=== RECORDS TO PROCESS ===
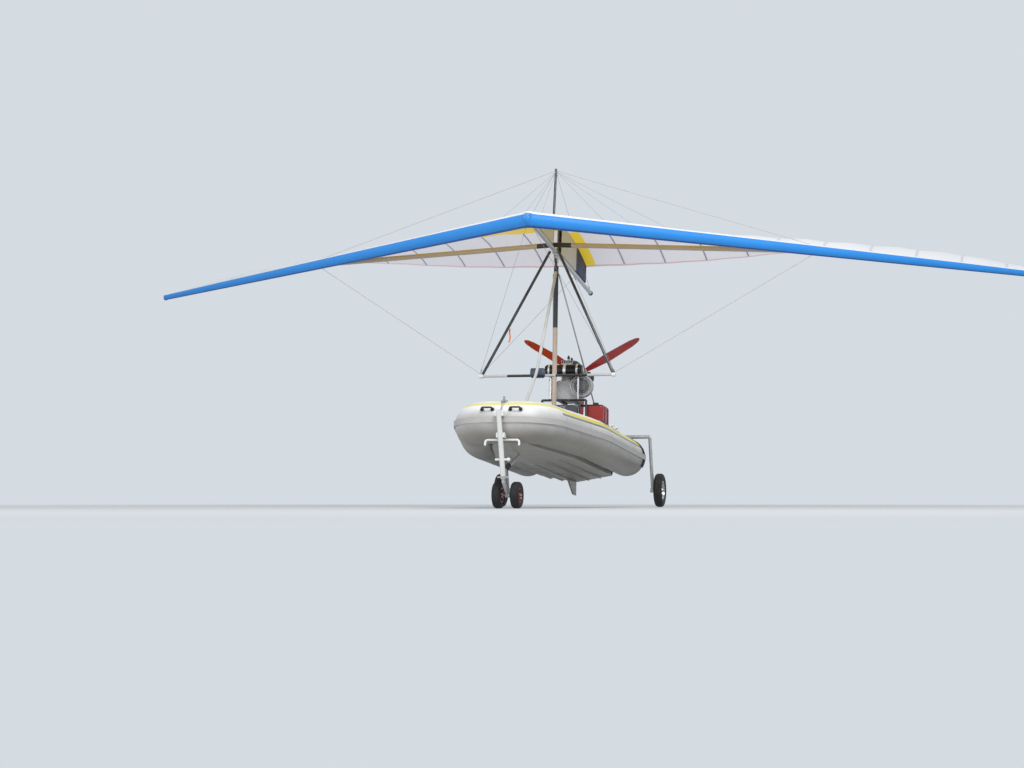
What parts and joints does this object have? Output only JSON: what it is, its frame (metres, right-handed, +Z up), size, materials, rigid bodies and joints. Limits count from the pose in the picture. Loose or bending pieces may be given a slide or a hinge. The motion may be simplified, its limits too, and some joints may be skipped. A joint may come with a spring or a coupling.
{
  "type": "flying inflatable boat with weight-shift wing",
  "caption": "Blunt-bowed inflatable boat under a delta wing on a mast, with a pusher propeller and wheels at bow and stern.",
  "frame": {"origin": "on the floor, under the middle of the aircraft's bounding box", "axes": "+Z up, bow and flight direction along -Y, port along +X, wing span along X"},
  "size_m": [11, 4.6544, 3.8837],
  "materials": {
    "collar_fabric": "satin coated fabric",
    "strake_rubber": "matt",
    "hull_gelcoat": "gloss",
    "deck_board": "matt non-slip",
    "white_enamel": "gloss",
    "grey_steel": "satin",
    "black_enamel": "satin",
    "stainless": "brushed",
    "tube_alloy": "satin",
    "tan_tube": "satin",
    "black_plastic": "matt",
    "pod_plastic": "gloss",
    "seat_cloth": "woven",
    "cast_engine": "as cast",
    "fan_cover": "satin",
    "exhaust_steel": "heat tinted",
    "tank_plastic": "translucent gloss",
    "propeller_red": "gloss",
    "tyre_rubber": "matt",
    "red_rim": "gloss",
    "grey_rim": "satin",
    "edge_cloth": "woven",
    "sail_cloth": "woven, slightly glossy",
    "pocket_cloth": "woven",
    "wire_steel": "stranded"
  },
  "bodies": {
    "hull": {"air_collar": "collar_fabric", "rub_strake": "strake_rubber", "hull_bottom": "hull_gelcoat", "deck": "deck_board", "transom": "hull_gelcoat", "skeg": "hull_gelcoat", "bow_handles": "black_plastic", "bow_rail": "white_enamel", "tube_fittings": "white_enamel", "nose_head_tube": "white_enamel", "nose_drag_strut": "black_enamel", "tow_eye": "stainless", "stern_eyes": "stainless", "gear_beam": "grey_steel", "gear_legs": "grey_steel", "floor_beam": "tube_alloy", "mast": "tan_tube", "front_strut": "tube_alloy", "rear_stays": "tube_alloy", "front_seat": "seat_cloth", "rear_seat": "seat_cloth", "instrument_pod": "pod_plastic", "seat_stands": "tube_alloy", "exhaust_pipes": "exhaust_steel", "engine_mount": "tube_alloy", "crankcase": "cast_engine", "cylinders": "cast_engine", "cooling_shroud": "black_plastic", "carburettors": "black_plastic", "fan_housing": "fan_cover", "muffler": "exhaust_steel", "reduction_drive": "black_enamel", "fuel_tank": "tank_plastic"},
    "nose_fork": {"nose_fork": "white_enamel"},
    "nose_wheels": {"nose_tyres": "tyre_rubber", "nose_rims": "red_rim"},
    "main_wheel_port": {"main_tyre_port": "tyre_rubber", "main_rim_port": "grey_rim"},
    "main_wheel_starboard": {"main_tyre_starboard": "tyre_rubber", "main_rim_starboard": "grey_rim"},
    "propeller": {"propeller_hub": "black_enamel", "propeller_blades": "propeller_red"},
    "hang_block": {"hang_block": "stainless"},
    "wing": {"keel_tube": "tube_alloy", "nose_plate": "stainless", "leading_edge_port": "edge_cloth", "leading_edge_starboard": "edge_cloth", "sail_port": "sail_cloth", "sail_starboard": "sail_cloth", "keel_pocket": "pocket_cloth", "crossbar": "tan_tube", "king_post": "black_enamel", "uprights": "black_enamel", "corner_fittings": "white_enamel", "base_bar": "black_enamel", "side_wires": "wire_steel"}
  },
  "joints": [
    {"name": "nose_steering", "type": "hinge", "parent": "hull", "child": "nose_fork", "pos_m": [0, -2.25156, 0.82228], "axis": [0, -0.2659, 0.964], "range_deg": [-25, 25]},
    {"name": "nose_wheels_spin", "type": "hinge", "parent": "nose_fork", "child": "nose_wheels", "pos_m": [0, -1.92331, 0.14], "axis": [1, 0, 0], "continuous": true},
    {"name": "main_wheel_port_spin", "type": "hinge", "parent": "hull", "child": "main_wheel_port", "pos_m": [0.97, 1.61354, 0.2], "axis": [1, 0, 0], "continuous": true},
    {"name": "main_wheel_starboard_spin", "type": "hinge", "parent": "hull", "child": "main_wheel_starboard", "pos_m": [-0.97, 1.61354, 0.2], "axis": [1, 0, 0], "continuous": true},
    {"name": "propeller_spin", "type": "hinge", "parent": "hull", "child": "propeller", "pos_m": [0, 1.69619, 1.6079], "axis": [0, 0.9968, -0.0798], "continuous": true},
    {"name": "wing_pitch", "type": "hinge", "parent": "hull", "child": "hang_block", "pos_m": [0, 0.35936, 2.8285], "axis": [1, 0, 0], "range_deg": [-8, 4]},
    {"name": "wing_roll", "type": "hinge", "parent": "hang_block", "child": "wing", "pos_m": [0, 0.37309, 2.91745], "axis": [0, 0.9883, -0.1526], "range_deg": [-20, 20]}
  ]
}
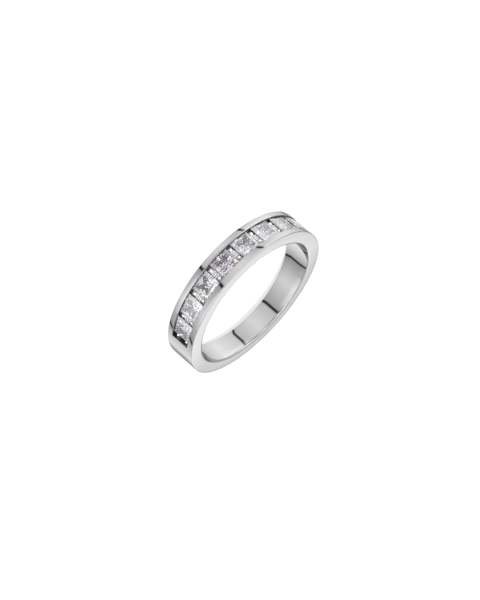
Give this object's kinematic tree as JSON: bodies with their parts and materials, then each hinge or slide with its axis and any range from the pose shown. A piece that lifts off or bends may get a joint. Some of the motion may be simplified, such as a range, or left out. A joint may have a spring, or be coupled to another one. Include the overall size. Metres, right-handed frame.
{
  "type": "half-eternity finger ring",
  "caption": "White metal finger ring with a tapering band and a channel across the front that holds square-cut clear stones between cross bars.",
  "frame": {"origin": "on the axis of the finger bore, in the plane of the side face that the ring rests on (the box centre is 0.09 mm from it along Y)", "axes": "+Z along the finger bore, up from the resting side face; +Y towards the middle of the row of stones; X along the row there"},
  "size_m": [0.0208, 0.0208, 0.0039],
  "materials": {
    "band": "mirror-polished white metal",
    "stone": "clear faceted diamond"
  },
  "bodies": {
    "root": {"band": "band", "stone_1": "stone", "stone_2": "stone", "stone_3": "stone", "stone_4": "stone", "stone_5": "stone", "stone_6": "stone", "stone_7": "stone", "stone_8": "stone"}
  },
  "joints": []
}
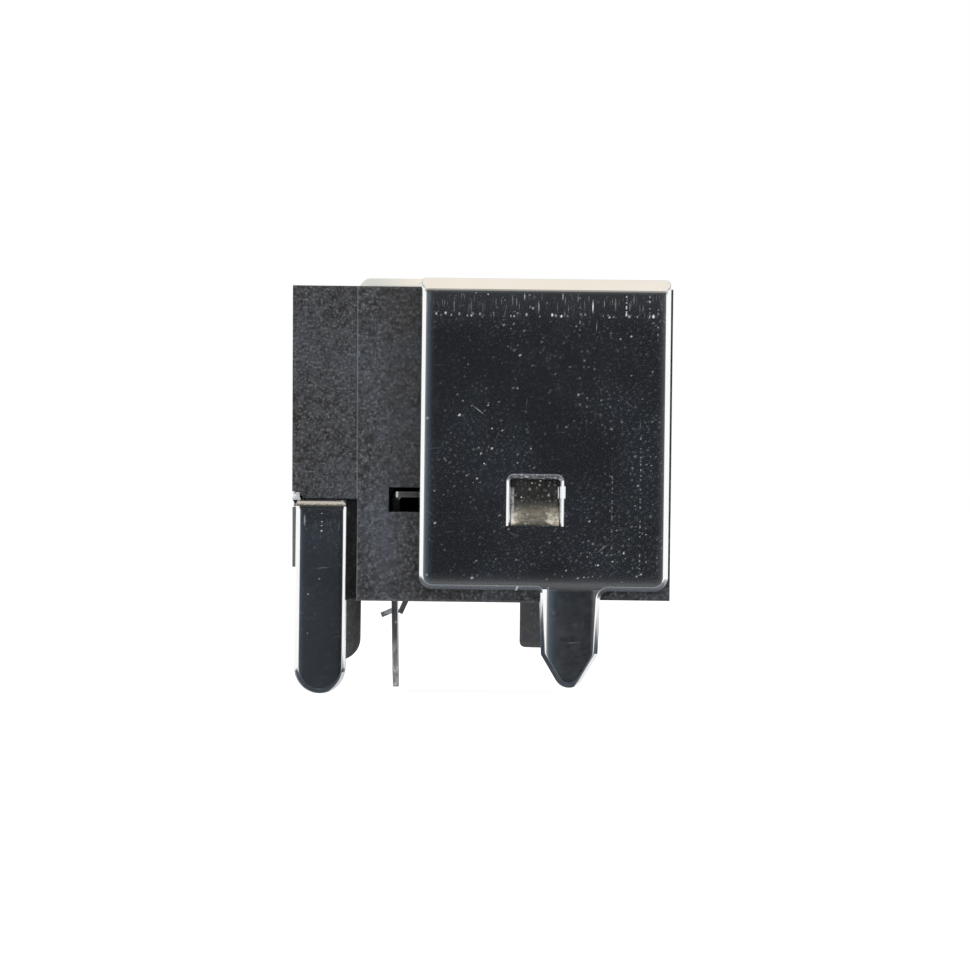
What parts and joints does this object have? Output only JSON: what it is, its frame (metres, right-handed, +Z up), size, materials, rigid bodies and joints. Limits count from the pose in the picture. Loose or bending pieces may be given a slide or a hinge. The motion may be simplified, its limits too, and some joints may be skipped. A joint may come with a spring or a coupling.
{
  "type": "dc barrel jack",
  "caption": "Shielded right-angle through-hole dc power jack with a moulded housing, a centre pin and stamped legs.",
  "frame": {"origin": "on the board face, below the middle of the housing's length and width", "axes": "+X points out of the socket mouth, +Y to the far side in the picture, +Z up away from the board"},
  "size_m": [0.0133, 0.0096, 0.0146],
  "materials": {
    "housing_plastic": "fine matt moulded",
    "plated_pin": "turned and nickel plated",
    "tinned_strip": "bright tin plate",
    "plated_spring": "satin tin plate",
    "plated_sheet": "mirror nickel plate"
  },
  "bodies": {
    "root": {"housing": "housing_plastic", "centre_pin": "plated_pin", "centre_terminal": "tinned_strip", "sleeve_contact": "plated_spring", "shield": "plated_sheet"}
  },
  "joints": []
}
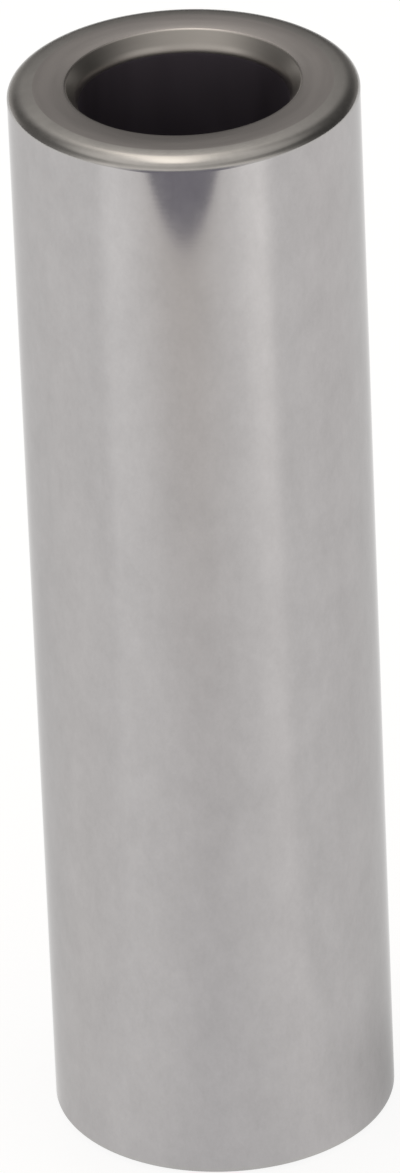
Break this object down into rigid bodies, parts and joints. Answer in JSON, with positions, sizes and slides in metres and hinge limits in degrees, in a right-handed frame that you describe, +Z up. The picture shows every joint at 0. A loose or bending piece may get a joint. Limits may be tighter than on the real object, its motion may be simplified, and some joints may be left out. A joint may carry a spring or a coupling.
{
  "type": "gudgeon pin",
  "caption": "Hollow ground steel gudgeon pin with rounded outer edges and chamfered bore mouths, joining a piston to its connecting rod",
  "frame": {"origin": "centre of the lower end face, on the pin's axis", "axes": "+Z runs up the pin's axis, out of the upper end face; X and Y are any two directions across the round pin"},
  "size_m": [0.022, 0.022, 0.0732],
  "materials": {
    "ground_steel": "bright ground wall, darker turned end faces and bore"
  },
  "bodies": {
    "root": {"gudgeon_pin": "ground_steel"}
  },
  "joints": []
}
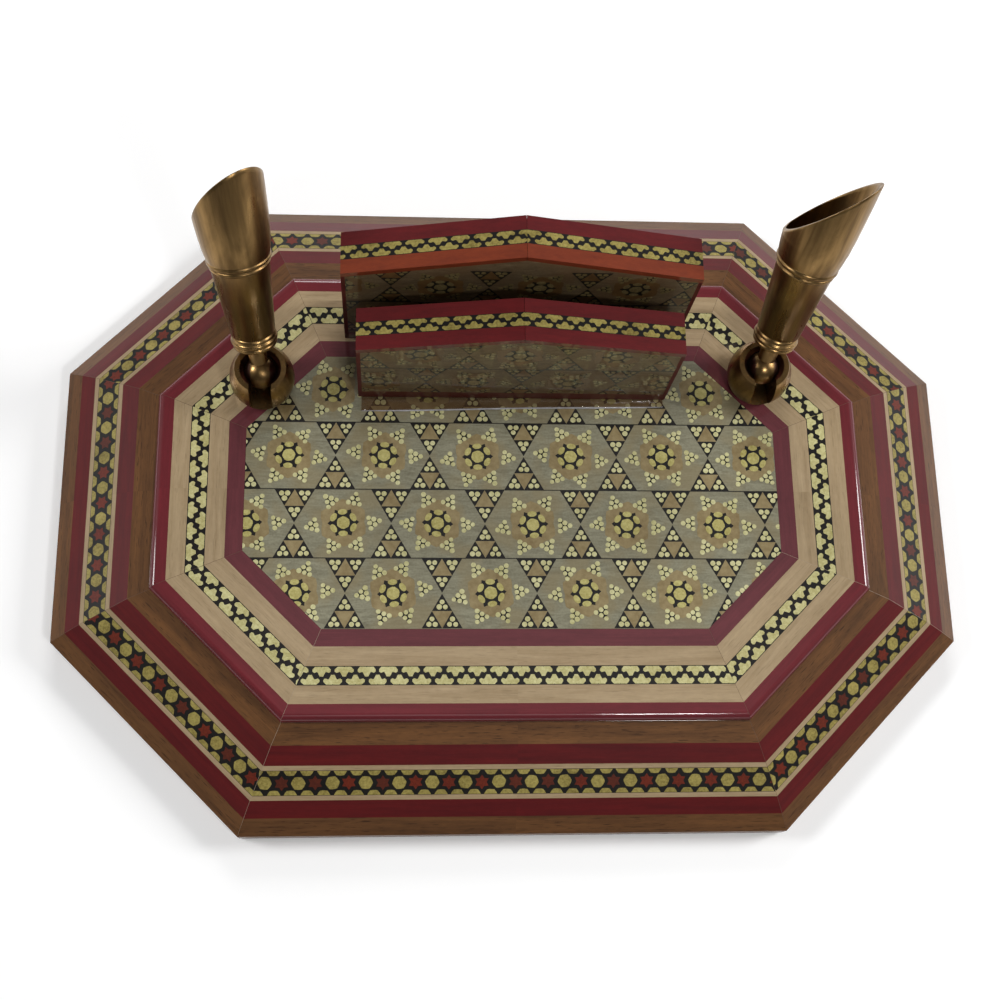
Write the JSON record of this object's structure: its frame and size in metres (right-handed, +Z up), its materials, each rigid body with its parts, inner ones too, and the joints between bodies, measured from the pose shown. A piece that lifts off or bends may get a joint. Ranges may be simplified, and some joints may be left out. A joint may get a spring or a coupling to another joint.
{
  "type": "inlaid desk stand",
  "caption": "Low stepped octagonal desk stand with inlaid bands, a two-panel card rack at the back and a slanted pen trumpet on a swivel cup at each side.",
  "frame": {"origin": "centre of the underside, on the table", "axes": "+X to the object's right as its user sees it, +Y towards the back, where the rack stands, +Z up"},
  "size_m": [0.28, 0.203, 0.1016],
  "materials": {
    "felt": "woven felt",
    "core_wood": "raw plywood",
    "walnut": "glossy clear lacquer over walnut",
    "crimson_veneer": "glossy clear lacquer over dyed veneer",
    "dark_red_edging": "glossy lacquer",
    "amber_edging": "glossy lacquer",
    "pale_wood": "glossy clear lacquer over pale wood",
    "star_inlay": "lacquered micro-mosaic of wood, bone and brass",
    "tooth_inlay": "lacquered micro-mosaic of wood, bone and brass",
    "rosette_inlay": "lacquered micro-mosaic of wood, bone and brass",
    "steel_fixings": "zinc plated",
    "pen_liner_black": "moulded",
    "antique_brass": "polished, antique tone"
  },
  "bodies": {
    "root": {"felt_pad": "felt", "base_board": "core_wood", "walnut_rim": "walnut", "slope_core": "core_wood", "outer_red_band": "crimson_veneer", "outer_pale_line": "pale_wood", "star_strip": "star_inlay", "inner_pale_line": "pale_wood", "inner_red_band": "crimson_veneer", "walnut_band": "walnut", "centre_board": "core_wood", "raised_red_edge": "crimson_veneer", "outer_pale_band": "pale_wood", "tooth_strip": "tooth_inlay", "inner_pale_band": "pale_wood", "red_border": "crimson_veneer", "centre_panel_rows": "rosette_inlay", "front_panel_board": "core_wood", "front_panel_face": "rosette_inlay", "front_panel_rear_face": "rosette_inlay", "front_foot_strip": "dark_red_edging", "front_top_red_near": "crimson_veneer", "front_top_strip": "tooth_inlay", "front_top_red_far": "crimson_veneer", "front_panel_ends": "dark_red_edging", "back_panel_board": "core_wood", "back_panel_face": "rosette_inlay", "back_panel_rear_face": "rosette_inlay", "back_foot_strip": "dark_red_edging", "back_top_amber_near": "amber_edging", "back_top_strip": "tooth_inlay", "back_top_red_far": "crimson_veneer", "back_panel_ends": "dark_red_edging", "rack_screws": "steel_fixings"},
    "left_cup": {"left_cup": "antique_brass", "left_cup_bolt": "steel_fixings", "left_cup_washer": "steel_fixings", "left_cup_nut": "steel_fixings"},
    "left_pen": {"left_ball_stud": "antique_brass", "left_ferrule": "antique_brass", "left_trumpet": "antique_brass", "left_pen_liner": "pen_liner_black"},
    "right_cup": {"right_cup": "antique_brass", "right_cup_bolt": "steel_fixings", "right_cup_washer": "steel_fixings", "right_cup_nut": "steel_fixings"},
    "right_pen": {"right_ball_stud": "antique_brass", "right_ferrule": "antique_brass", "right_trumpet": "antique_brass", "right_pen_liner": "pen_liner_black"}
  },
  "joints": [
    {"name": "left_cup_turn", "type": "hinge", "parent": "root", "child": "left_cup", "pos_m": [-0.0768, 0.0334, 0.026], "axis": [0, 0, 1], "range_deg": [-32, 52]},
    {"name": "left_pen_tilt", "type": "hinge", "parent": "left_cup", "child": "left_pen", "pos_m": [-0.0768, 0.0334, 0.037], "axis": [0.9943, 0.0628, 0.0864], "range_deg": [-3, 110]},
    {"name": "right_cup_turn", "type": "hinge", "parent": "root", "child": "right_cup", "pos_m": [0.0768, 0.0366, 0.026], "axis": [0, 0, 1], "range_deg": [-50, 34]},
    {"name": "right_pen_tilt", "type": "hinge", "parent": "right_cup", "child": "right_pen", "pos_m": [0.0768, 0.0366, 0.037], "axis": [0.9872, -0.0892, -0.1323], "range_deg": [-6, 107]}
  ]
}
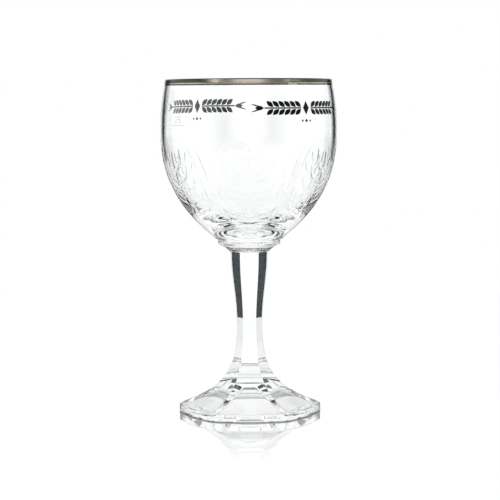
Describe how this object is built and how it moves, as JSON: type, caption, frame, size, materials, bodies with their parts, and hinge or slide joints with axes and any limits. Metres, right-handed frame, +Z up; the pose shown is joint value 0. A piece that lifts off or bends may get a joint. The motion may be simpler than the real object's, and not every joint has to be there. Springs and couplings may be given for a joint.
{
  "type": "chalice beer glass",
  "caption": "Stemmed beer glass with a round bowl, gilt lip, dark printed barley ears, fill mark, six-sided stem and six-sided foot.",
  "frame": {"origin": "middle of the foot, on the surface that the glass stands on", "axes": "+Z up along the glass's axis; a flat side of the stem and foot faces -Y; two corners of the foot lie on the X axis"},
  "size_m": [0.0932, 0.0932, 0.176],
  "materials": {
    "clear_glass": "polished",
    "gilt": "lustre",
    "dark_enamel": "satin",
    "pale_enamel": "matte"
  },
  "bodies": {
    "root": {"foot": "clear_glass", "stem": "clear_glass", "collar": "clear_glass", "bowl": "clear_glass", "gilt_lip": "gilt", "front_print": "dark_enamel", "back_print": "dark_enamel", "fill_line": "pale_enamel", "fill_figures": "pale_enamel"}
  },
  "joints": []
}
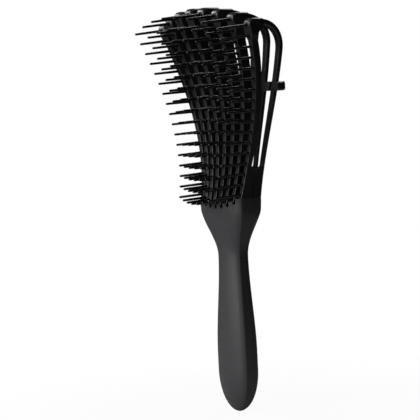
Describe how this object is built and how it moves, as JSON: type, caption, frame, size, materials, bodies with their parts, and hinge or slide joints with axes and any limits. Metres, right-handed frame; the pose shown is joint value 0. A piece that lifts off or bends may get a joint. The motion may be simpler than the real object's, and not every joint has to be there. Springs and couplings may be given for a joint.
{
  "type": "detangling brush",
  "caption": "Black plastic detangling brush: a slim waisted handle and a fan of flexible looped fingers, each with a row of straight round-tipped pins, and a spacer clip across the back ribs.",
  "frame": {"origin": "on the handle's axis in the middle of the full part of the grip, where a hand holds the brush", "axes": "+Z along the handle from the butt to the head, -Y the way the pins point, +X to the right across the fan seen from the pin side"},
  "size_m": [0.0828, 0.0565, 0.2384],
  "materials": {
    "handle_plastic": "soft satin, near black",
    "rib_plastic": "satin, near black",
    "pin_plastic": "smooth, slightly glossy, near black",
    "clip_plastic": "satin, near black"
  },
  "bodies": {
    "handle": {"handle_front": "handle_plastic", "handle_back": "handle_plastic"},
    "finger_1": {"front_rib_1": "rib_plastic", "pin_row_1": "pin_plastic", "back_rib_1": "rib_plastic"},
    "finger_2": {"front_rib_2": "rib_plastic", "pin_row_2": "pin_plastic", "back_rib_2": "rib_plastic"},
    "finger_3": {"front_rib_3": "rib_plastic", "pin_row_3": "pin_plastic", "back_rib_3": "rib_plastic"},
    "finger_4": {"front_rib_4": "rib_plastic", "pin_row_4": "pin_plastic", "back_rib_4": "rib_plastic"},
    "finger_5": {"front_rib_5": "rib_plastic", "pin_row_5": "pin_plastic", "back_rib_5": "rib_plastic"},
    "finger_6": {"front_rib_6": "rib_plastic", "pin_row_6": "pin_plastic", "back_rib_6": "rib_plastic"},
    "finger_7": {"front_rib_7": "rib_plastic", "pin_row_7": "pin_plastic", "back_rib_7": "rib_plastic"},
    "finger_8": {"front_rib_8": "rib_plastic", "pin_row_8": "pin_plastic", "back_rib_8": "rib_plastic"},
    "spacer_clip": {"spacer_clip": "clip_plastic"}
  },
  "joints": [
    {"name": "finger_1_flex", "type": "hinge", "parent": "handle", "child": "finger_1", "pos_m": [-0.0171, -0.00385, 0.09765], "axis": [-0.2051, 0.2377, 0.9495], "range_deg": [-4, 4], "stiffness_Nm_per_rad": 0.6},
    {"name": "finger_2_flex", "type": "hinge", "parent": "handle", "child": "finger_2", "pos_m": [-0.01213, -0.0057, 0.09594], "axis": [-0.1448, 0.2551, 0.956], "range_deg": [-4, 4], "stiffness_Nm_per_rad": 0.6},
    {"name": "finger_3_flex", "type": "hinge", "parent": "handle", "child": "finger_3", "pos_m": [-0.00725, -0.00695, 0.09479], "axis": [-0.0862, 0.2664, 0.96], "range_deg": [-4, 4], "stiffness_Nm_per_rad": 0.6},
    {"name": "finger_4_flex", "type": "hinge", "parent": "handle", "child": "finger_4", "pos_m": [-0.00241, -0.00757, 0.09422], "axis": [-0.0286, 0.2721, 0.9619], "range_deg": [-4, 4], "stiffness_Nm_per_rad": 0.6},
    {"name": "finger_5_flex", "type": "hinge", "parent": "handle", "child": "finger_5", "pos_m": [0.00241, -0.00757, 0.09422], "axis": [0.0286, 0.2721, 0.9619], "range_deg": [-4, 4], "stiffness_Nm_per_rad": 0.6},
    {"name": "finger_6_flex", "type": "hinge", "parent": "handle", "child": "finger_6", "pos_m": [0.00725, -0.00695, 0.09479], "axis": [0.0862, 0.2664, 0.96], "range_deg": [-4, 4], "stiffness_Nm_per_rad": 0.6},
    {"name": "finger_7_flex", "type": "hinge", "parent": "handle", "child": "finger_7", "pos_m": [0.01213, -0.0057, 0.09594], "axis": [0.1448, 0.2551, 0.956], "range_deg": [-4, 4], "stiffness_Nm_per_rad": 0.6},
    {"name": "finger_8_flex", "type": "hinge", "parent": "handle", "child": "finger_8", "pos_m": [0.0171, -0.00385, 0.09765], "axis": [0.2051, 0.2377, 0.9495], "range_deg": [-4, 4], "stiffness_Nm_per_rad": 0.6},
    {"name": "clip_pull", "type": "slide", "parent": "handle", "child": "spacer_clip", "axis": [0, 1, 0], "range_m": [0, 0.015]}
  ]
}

=== PROBLEM DETAILS ===
From the listing above, collect each line in which the string "shown" appears.

=== PROBLEM SOLUTION ===
Give this object's kinematic tree as JSON: bodies with their parts and materials, then each hinge or slide with its axis and any range from the pose shown. A piece that lifts off or bends may get a joint. Some of the motion may be simplified, such as a range, or left out. A joint may have a spring, or be coupled to another one. Include the overall size. Metres, right-handed frame.
Write the JSON record of this object's structure: its frame and size in metres (right-handed, +Z up), its materials, each rigid body with its parts, inner ones too, and the joints between bodies, measured from the pose shown. A piece that lifts off or bends may get a joint. Ranges may be simplified, and some joints may be left out. A joint may get a spring or a coupling to another joint.
Describe how this object is built and how it moves, as JSON: type, caption, frame, size, materials, bodies with their parts, and hinge or slide joints with axes and any limits. Metres, right-handed frame, +Z up; the pose shown is joint value 0. A piece that lifts off or bends may get a joint. The motion may be simpler than the real object's, and not every joint has to be there. Springs and couplings may be given for a joint.
Describe how this object is built and how it moves, as JSON: type, caption, frame, size, materials, bodies with their parts, and hinge or slide joints with axes and any limits. Metres, right-handed frame; the pose shown is joint value 0. A piece that lifts off or bends may get a joint. The motion may be simpler than the real object's, and not every joint has to be there. Springs and couplings may be given for a joint.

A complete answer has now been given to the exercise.